Messeret Gebre-Kristos
Exploratory Data Analysis
Home › Regular Expressions

Regular Expressions

Problem Statement

Add or elaborate on your previous input to monty lingua in earlier exercises by adding a perl script designed to catch problematic patterns.

Abstract

In a previous assignment, I fed Monty Lingua a set of converted text files for analysis without any cleaning up of the input. This time around, I use regular expressions to remove spurious or semantically useless strings.

Data

I take the files which were converted into text files using DROID in assignment 1 and clean them up before analyzing them with Monty Lingua. The files comprise a set of documents authored by administration staff and another set authored by individuals.

Steps

  • Write a perl script to remove unnecessary terms.
  • My first attempt was to remove lines which cotained any unwanted characters. The problem with the approach was that it removed entire lines just because they may contain an illegal character. Next, I parsed each line into space-delimited terms and treated each term individually. After removing all the unwanted terms, the rest of the file is written back into a file by the same name but in a different directory ('cleaned-admin' and 'cleaned-student').
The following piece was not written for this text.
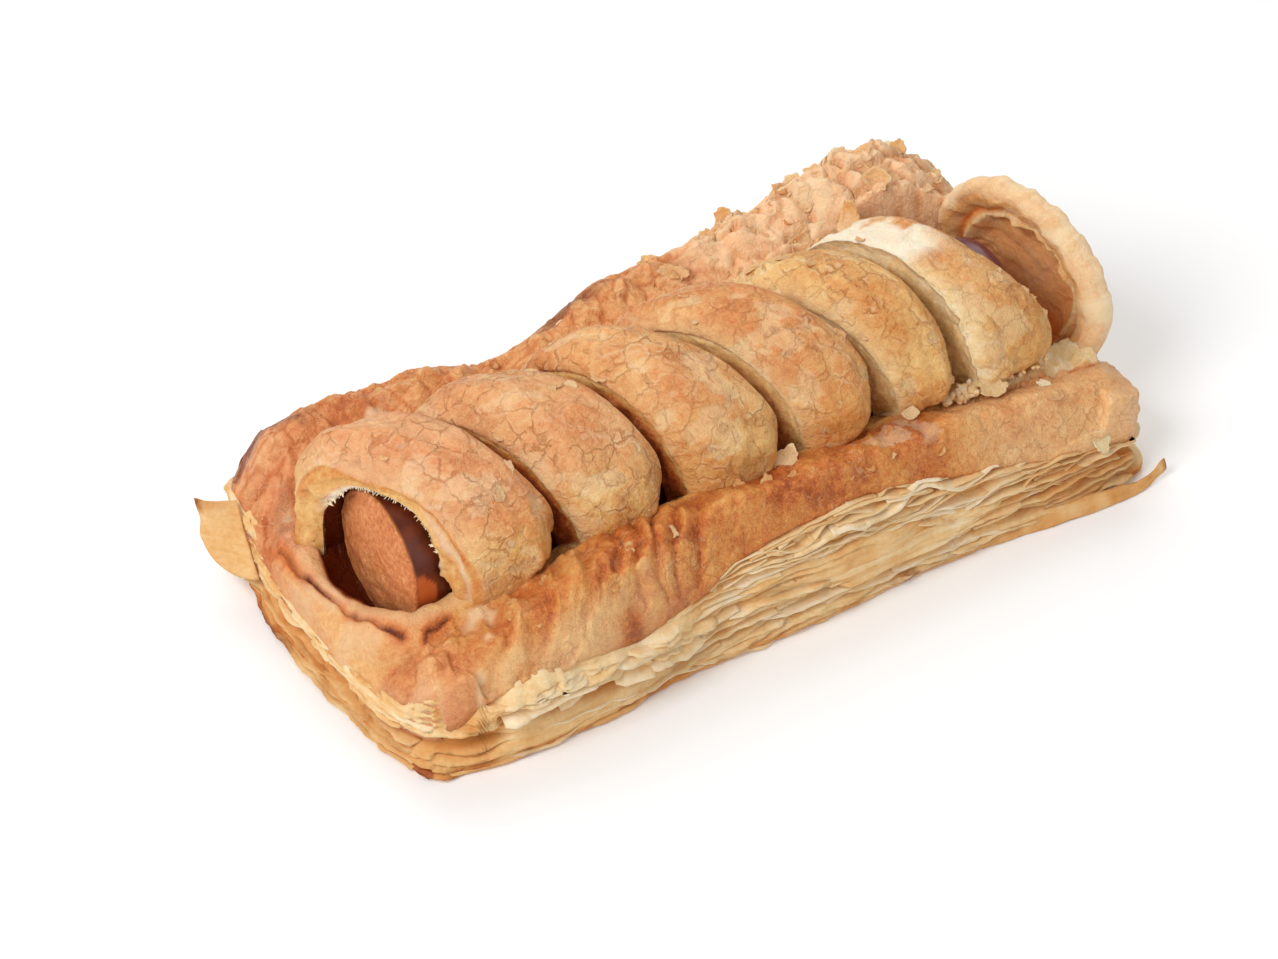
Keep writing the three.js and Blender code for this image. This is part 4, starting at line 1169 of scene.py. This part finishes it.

    I decided that any characters that are not alpha-numeric would not be useful for my inquiry: (How much difference is there between the terms used by administartion staff and individuals?). > next if($term=~ m/\W/)
    > next if($term=~ m/\A\W/)
    The first regex was my initial attempt to remove non alpha-numeric characters. However, it eliminated words that ended with panctuation marks (e.g. 'diversity:', 'staff,faculty, and students.'). The second line is better, because it takes out only terms that start with non alpha-numeric characters.

    There are a lot of files that have long lines made up of underscores. Because the regular expression above doesn't exclude underscores, I had to remove two or more adjacent underscores explicitly.

    next if($term=~ m/(__)+/);

    I also decided to remove digits because I didn't see the value of tallying how many times, say, 2 or 1998 was mentioned.

    Finally, I checked the stopword list to make sure none of its terms are included in the cleaned-up files. I have decided to remove 'I' and 'We' from the stopword list, because I want to verify whether 'we' is used by administration staff more frequently than by individuals.

    The perl script used for data scrubbing can be accessed here

  • Parse with Monty Lingua
  • python ~mcq/montylingua-2.1/python/test-6.py cleaned-student > student-monty.txt
    python ~mcq/montylingua-2.1/python/test-6.py cleaned-admin > admin-monty.txt
  • Isolate the noun-phrases
  • grep "\bnp\b" student-monty.txt > student-np.txt
    grep "\bnp\b" admin-monty.txt > admin-np.txt
  • Load data into relational database and create report
  • A perl script from previous assignment can load the data into a relational database, and write out a report listing the top 25 most popular terms in each set. The list can be seen here.

Comments

The first obvious difference between the old and new lists is that 'i' has a wide lead in both lists. This is revealed because the phrase is removed from the stop word list. Yet, my expectation that it would be more popular with individual authors than administration staff has not been borne out.
The new lists have less occurences of meaningless words (such as gif, 1, www) which is a sign of progress with using regular expressions to clean up the data. Otherwise, there is not much difference between the old and new lists. The new lists contain most of the top words that were in the old lists. The next step in this process would have been to incoporate ways of lumping singular and plural forms of a word into one. For example, 'minority' and 'minorities' indvidually make it in the top 15 list. If they were considered as one word, their combined score would have put the term even higher in the list (top 5).